FDR, realizing the strategic shift concluded that something had to change:

The United States could not survived as “a lone island in a world dominated by the philosophy of force. Such an island may be the dream of those who still talk and vote as isolationists,” but that fatuous and dangerous dream “represents to me,” said the president, “The nightmare of a people lodged in prioson, handcuffed, hungry, and fed through the bars from day to day by the contemptuous, unnpiitying masters of other continents.” (Kennedy 440-441).

Appeasement and America First was not sustainable in such an environment.

What does this mean for the present, though?
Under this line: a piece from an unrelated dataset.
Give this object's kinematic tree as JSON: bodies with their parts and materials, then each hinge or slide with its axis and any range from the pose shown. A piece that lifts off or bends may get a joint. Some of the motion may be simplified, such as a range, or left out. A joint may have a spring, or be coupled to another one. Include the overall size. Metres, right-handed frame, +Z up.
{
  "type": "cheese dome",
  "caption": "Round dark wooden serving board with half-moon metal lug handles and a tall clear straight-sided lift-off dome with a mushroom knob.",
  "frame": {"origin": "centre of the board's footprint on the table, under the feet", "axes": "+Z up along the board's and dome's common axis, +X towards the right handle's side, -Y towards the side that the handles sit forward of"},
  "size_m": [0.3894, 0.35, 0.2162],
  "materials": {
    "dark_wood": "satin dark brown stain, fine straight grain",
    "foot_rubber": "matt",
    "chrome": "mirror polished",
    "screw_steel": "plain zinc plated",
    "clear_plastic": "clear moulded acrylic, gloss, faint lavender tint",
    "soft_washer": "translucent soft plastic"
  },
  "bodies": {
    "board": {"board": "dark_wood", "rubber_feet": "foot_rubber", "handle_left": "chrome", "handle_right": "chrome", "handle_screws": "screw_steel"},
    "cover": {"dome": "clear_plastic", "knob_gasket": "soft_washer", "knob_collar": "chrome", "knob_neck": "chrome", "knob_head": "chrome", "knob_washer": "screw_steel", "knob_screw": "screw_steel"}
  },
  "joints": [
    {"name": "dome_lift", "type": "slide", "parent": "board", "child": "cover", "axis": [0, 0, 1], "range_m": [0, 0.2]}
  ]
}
First off, we must realize our limitations. Paul Nitze’s expansive formulation in NSC-68 in 1950 that a threat anywhere is a threat everywhere must be done away with. For too long it’s guided strategic thinking on the basis that we had the muscle to actually treat a threat of an enemy take over of the Sahara the same as if Western Europe was under threat. That’s not sustainable.

Second, we must reassess the threats we face. This means considering capabilities and not just overblown rhetoric. We must ask the simple question: what are they capable of and how can they hurt us? And then come up with a solution that meets the threat. Yes, Putin is a tough actor, but is he really capable of absorbing Eastern Europe again? Are there going to be Russian paratroopers descending on Kansas? Here’s me laughing. We must also reconsider how we address threats. Yes, ISIS is a bad actor, but do we really need boots on the ground to defend ourselves from them?

Third, and this is a hard sell, we ought to purge our language of ideals (democracy, freedom, human rights): ideals are like four wheel drive, they get you deeper into the shit than you would otherwise go. Not only that, but ideals in foreign policy just open you up to hypocrisy.

Fourth, and a lesson worth learning from Munich, military strength is good. As Reagan most succinctly put the lesson learned: “Of the four wars in my lifetime none came about because the U.S. was too strong.” The best military is the one you don’t have to use.

Paradoxically, such a military also tempts men to play God.